Ids, egos and superegos collide and
combust (in a single take!) on stages as concrete as the Broadway
theatre and as fantastical as the imaginings of a self-obsessed actor
in Alejandro González Iňárritu's Birdman. As in the myth of
Icarus, to which his wily script often alludes both visually and
verbally, Iňárritu has high-flying ambitions for what is possibly
his most personal film to date. But rather than crash and burn, his
satiric slant on the artist's odyssey soars magnificently on its dark
feathery wings.
Michael Keaton stars – in a
performance that vies to redefine his career – as Riggan Thompson,
a washed-up former movie star seeking respect and validation by
directing and starring in his own adaptation of Raymond Carver's What
We Talk About When We Talk About Love
on Broadway. He had once played a popular superhero (the eponymous
Birdman) in a series of lucrative but disposable comic book
blockbusters that brought him fame and fortune, but not artistic
fulfillment.
Now, some twenty years after hanging up
his dopey bird suit, he's risking so much more than just his money
and reputation by mounting this prestigious production. The tenuous
relationship with his recovering drug addict daughter (Emma Stone),
his fragile sense of self, and even his grasp on reality hang in the
balance while the pressure mounts.
Iňárritu has taken some bold artistic risks himself with Birdman; Much ado has been made about his splashy, “unedited” single-take approach. There actually are several digital editing cuts so expertly achieved that they're invisible to us. Otherwise, the film is designed to resemble one extended single take, shot by the modern master of lengthy tracking shots, Emmanuel Lubezki.
The trick itself isn't an original one;
Alfred Hitchcock famously attempted it with Rope, as did
Alexander Sokurov more recently with Russian Ark. But
Lubezki's magic with light, colour and kineticism elevates this
camera stunt above the gimmick into which it could have deteriorated.
Beyond its visual panache, the greatest virtue of this uninterrupted
shooting style is the chance it affords us to observe the cast's
uninterrupted performances. Seems appropriate for a story about live
theatre, no?
But the thing about live theatre is
that there's a lot that can, and does, go wrong. As the days left
until opening night are counted down by a gong show of disastrous
rehearsals and previews, Riggan finds himself at odds with his
actors, his family, his audience, but most of all himself. One minute
he's humbly self-aware, the next he's the sort of egomaniac who'd
shoot his nose to spite his face.
The show within a show we see him
preparing reflects more and more this struggle between his doggedly
driven superego and his hallucinatory id, the victor of which may
decide the fate of his very existence. One of the masterstrokes of
Iňárritu's devilishly funny screenplay (which he co-wrote with
Nicolas Giácobone, Alexander Dinelaris & Armando Bo) is how it
populates Riggan's world with characters who represent the
conflicting levels of his psyche.
All the self-conscious perceptions he
has about his family, his career, and his art are reflected in the
interactions he shares with his concerned ex-wife (Amy Ryan), his
harried best friend/agent (Zack Galifianakis), and the New York
Times' hostile theatre critic (Lindsay Duncan). His raging
subconscious delusions, meanwhile, are embodied by his prickly method
actor costar (an hilarious Edward Norton), his leading lady/lover
(Andrea Riseborough), and the ghost of Birdman himself, who taunts
Riggan with barbed reminders of his lost stardom.

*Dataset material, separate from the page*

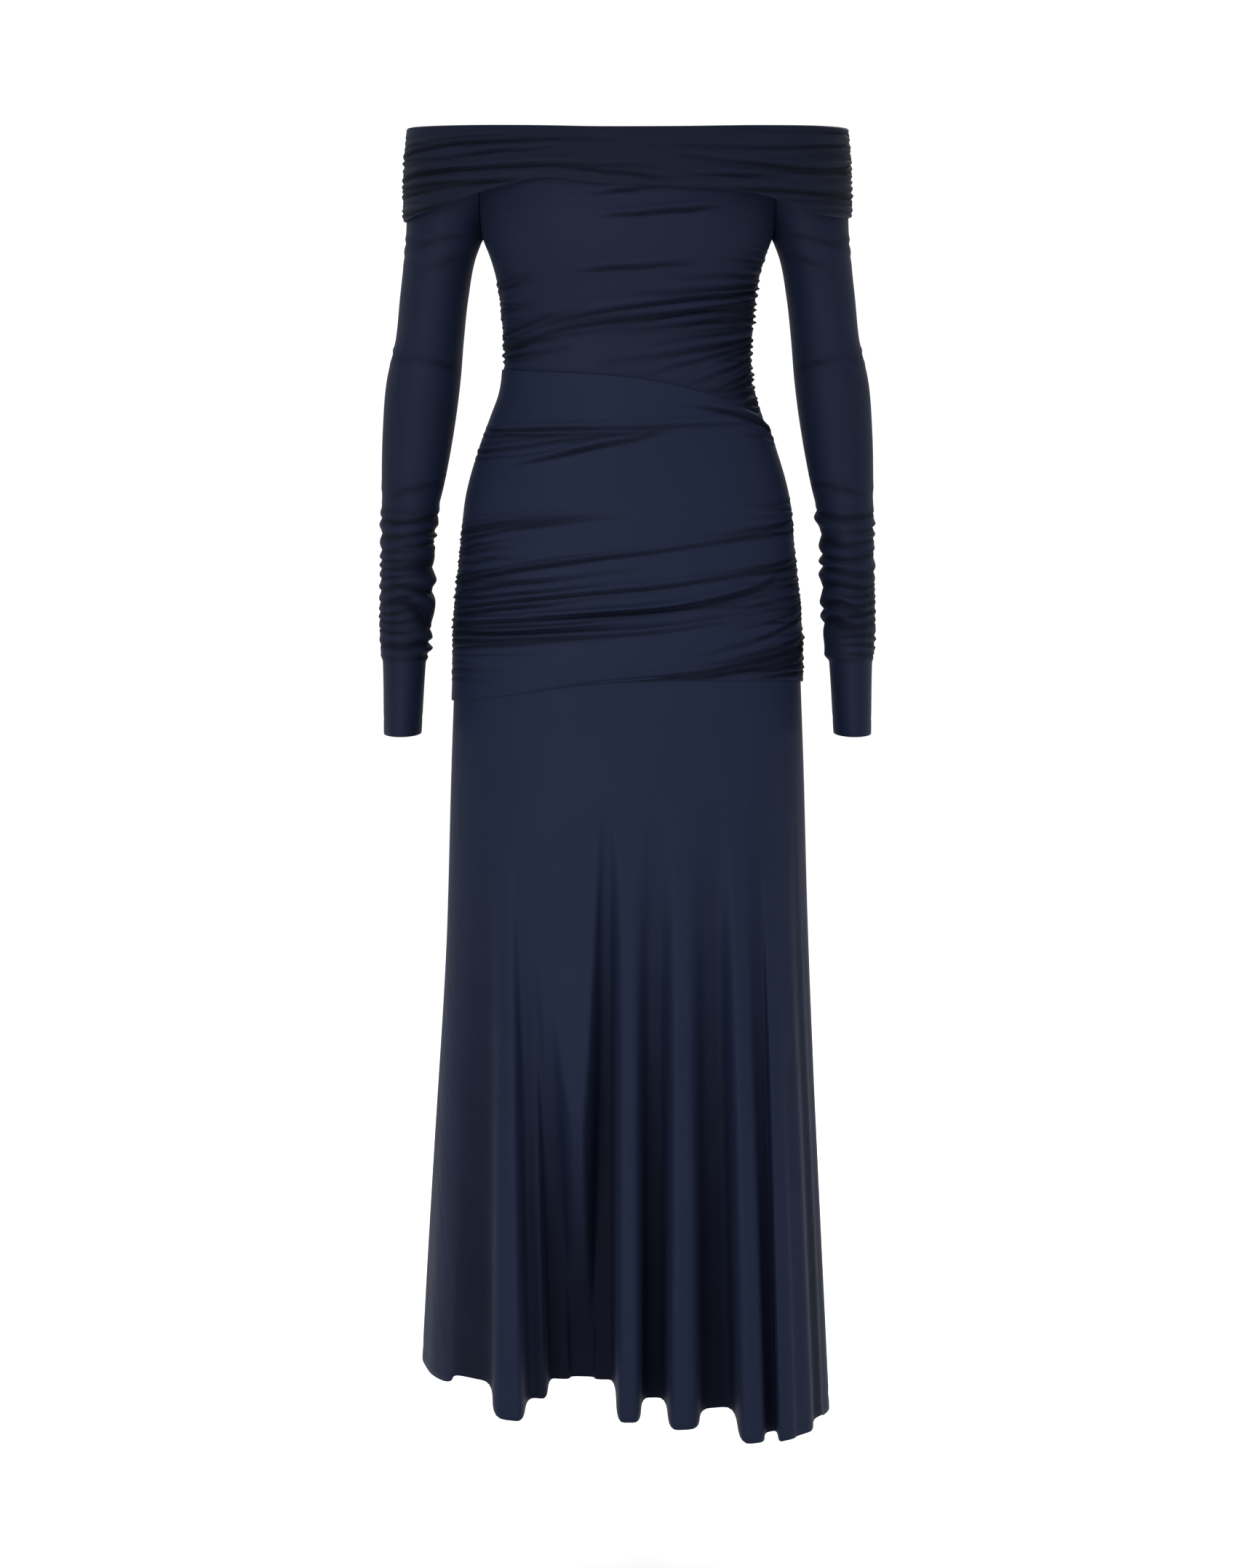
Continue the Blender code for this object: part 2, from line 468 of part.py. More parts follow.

It's only fitting that a piece of art
that's about about art imitating life would imitate life itself. So
cinephiles can be forgiven for gleefully reminding those of us who've
forgotten, that Keaton – much like the character he plays here –
hit the apex of his own big screen career (until now, that is) over
twenty years ago by playing the iconic title superhero in Tim
Burton's Batman movies.
While it's impossible to measure the
extent to which Keaton's own history and perspectives inform his
performance, what's undeniable is that he's tapped into something
truly special with his work here. Ever the versatile performer, he
plays Riggan as a grounded human being and as an artist driven mad
with equal conviction, building to a climatic epiphany that's as
terrifying as it is bleakly comical.
Yet as tempting as it is to play up the
“meta” aspect of Keaton as Riggan, the truth is it's probably
more accurate to read Iňárritu as Riggan. He is the artist who has
put himself out there on the line and delivered a near masterpiece.
Sure, Birdman's not perfect (a few too many unresolved
subplots clamber for our attention), but Iňárritu flies just close
enough to the sun for us to see the world from Riggan Thompson's
eyes... without falling back down in flames.